Ahora bien, la justicia social no es una forma de acción política como tantas otras; ni solo una dimensión particular de la justicia. Es, nada más y nada menos, el presupuesto de cualquier forma de vida social que merezca la pena. La Declaración Universal de Derechos Humanos, probablemente la norma más lúcida que los seres humanos nos hemos dado a lo largo de nuestra historia, lo refleja de manera sintética e insuperable.
El artículo 22 dice: «Toda persona, como miembro de la sociedad, tiene derecho a la seguridad social, y a obtener, mediante el esfuerzo nacional y la cooperación internacional, habida cuenta de la organización y los recursos de cada Estado, la satisfacción de los derechos económicos, sociales y culturales, indispensables a su dignidad y al libre desarrollo de su personalidad». Traducido al lenguaje común, este texto hace tres afirmaciones contundentes. Primera, que para que las personas podamos desarrollar libremente nuestras vidas, hemos de tener garantizados los derechos económicos, sociales y culturales. El papa Francisco ha condensado esos derechos con tres palabras: tierra, techo y trabajo.

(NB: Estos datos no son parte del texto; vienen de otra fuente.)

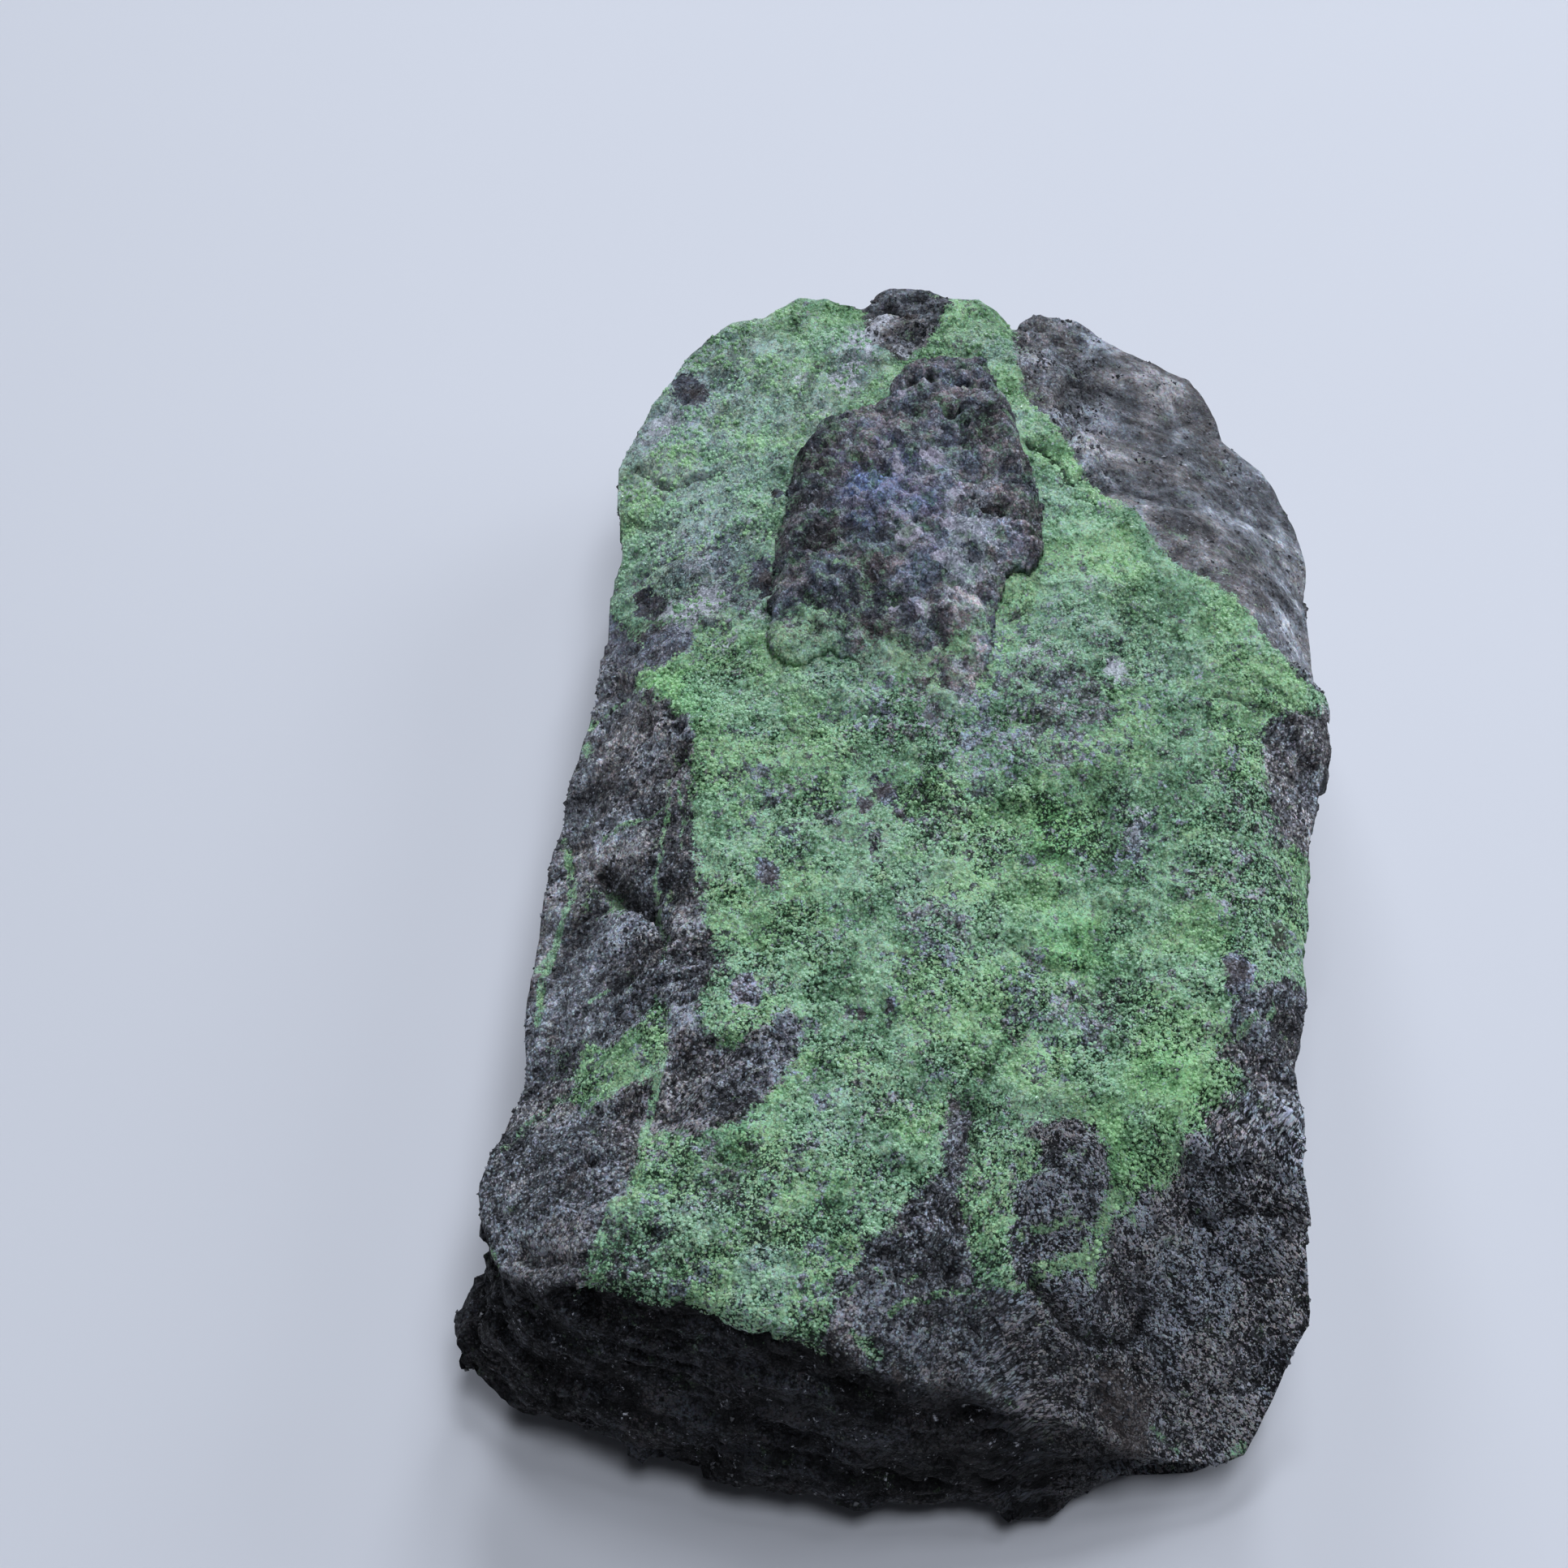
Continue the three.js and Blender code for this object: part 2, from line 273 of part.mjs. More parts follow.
// ---- a sheet inside an outline, with an upper and a lower surface ------------------------------
// A grid of triangles is cut along the outline; grid points close to the outline move onto it.
function sheetMesh(name, outline, cell, upper, lower, material) {
  const xs = outline.map((p) => p[0]), ys = outline.map((p) => p[1]);
  const x0 = Math.min(...xs) - 2 * cell, y0 = Math.min(...ys) - 2 * cell, rise = (cell * Math.sqrt(3)) / 2;
  const cols = Math.ceil((Math.max(...xs) - x0) / cell) + 3, rows = Math.ceil((Math.max(...ys) - y0) / rise) + 3;
  const grid = [];
  for (let r = 0; r < rows; r++) for (let c = 0; c < cols; c++) {
    let x = x0 + (c + (r % 2) * 0.5) * cell, y = y0 + r * rise, d = inside(outline, x, y);
    if (Math.abs(d) < 0.34 * cell) {
      for (let k = 0; k < 4; k++) {
        const e = 0.02, gx = (inside(outline, x + e, y) - inside(outline, x - e, y)) / (2 * e), gy = (inside(outline, x, y + e) - inside(outline, x, y - e)) / (2 * e), g = Math.hypot(gx, gy) || 1;
        x -= (d * gx) / g; y -= (d * gy) / g; d = inside(outline, x, y);
      }
      d = 0;
    }
    grid.push([x, y, d]);
  }
  const points = [], index = new Map(), faces = [];
  const vertex = (key, x, y) => { if (!index.has(key)) { index.set(key, points.length); points.push([x, y]); } return index.get(key); };
  const node = (i) => vertex('n' + i, grid[i][0], grid[i][1]);
  const cut = (i, j) => {
    const [a, b] = i < j ? [i, j] : [j, i], t = grid[a][2] / (grid[a][2] - grid[b][2]);
    return vertex('e' + a + '_' + b, grid[a][0] + t * (grid[b][0] - grid[a][0]), grid[a][1] + t * (grid[b][1] - grid[a][1]));
  };
  const flat = [];
  const emit = (poly) => { for (let k = 1; k + 1 < poly.length; k++) flat.push([poly[0], poly[k], poly[k + 1]]); };
  for (let r = 0; r + 1 < rows; r++) for (let c = 0; c + 1 < cols; c++) {
    const a = r * cols + c, b = a + 1, d = a + cols, e = d + 1;
    for (const tri of (r % 2 ? [[a, b, e], [a, e, d]] : [[a, b, d], [b, e, d]])) {
      const s = tri.map((i) => Math.sign(grid[i][2]));
      if (!s.some((v) => v > 0)) continue;
      const poly = [];
      for (let k = 0; k < 3; k++) {
        const i = tri[k], j = tri[(k + 1) % 3];
        if (s[k] >= 0) poly.push(node(i));
        if (s[k] * s[(k + 1) % 3] < 0) poly.push(cut(i, j));
      }
      if (poly.length > 2) emit(poly);
    }
  }
  // keep the largest connected patch, and drop corners that touch at one point only
  const pieceOf = flat.map((_, i) => i), find = (i) => { while (pieceOf[i] !== i) i = pieceOf[i]; return i; };
  const byEdge = new Map();
  flat.forEach((t, i) => t.forEach((p, k) => {
    const q = t[(k + 1) % 3], key = Math.min(p, q) + '_' + Math.max(p, q);
    if (byEdge.has(key)) pieceOf[find(i)] = find(byEdge.get(key)); else byEdge.set(key, i);
  }));
  const size = new Map();
  flat.forEach((_, i) => size.set(find(i), (size.get(find(i)) || 0) + 1));
  const main = [...size.entries()].sort((p, q) => q[1] - p[1])[0][0];
  const kept = flat.filter((_, i) => find(i) === main);
  const border = new Map();
  for (const t of kept) for (let k = 0; k < 3; k++) {
    const p = t[k], q = t[(k + 1) % 3];
    if (border.has(q + '_' + p)) border.delete(q + '_' + p); else border.set(p + '_' + q, [p, q]);
  }
  const used = [...new Set(kept.flat())], rank = new Map(used.map((p, i) => [p, i])), n = used.length;
  const top = used.map((p) => [points[p][0], points[p][1], upper(...points[p])]);
  const under = used.map((p) => [points[p][0], points[p][1], lower(...points[p])]);
  for (const t of kept) {
    const [a, b, c] = t.map((p) => rank.get(p));
    faces.push([a, b, c], [n + a, n + c, n + b]);
  }
  for (const [p, q] of border.values()) { const a = rank.get(p), b = rank.get(q); faces.push([a, n + a, b], [b, n + a, n + b]); }
  return meshOf(name, [...top, ...under], faces, material);
}

// ---- the specimen ------------------------------------------------------------------------------
const chromite = new THREE.MeshStandardMaterial({ name: 'chromite', color: 0x4a4e57, roughness: 0.55, metalness: 0.0 });
const uvarovite = new THREE.MeshStandardMaterial({ name: 'uvarovite', color: 0x678474, roughness: 0.45, metalness: 0.0 });
const scab = new THREE.MeshStandardMaterial({ name: 'chromite_scab', color: 0x4f5667, roughness: 0.55, metalness: 0.0 });

const specimen = new THREE.Group();
specimen.add(matrixMesh(chromite));
specimen.add(sheetMesh('uvarovite_crust', CRUST_OUTLINE, CRUST_CELL,
  (x, y) => surface(x, y) + CRUST_TOP * (0.5 + 0.5 * smooth(0, 1.5, inside(CRUST_OUTLINE, x, y))),
  (x, y) => surface(x, y) - CRUST_UNDER, uvarovite));
specimen.add(sheetMesh('chromite_slab', SLAB_OUTLINE, SLAB_CELL,
  (x, y) => surface(x, y) + CRUST_TOP + SLAB_GAP + SLAB_EDGE + (SLAB_THICK - SLAB_EDGE) * smooth(0, SLAB_SHOULDER, inside(SLAB_OUTLINE, x, y)) + ROUGH_TOP * noise(Math.round(3 * x), Math.round(3 * y), 3),
  (x, y) => surface(x, y) + CRUST_TOP + SLAB_GAP, scab));

export default specimen;
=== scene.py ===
# Looks for a hand specimen of uvarovite on chromite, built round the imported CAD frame.
# All lengths in the tables are millimetres in the row frame; meshes are made in metres.
import bpy
import math
import numpy as np
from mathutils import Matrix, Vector


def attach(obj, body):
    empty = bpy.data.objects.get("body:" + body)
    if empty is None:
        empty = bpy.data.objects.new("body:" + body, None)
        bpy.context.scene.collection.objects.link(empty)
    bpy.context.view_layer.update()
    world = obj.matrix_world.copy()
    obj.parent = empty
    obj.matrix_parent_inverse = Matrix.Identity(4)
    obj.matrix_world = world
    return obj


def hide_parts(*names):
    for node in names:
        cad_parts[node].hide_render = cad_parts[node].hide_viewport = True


MM = 0.001
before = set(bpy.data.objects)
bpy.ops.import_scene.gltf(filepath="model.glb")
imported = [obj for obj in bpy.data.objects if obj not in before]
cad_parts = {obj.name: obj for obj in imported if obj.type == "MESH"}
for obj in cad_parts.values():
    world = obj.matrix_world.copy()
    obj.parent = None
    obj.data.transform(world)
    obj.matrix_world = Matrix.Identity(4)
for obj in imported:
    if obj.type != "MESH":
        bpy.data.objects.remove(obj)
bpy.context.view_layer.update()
SEED = 71
LIGHT = 0.98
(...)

En segundo lugar, afirma que para satisfacer esos derechos se requiere del «esfuerzo nacional y la cooperación internacional». Este punto es muy interesante porque tendemos a vincular los derechos sociales con la acción del Estado. Y siendo fundamental, ni es la única ni la principal. No es la única porque la cooperación internacional es tan importante como el esfuerzo nacional a la hora de lograr que todas las personas, en cualquier lugar del mundo, puedan contar con lo imprescindible para llevar adelante sus vidas con libertad. Y no es la principal porque el esfuerzo nacional no se puede reducir a la acción del estado. Es responsabilidad de todos los agentes que integran una nación garantizar esos derechos. Claro que al estado se le podrá atribuir un papel subsidiario y de supervisión. Pero siempre habrá de ser visto como una parte de ese esfuerzo nacional. Los redactores de la Declaración estuvieron especialmente inspirados cuando subrayaron que la garantía de la justicia social va más allá del estado.
En tercer lugar, la Declaración reconoce que la justicia social (entendida como el conjunto de los derechos sociales) no es un fin en sí mismo, sino el medio que posibilita el fin principal de la vida social: el libre desarrollo de todos los seres humanos y de todo el ser humano.
El artículo 29 de la Declaración refuerza esta visión de la justicia social cuando afirma: «Toda persona tiene deberes respecto a la comunidad, puesto que sólo en ella puede desarrollar libre y plenamente su personalidad». Vuelvo a traducir al lenguaje común este mandato: los deberes que todos tenemos para con la comunidad no son solo un peaje que hemos de pagar para, a continuación, poder desarrollar libremente nuestras vidas. Esos deberes son, más bien, los que nos permiten desarrollar libremente nuestras vidas porque solo alcanzamos nuestra plenitud como personas en la comunidad. Individualmente podemos bien poco.
En definitiva, en estos tiempos en los que parece dominar la polarización y los protagonismos individuales, conviene recordar que la justicia social es el presupuesto de todo y que se teje con el hilo de la solidaridad universal.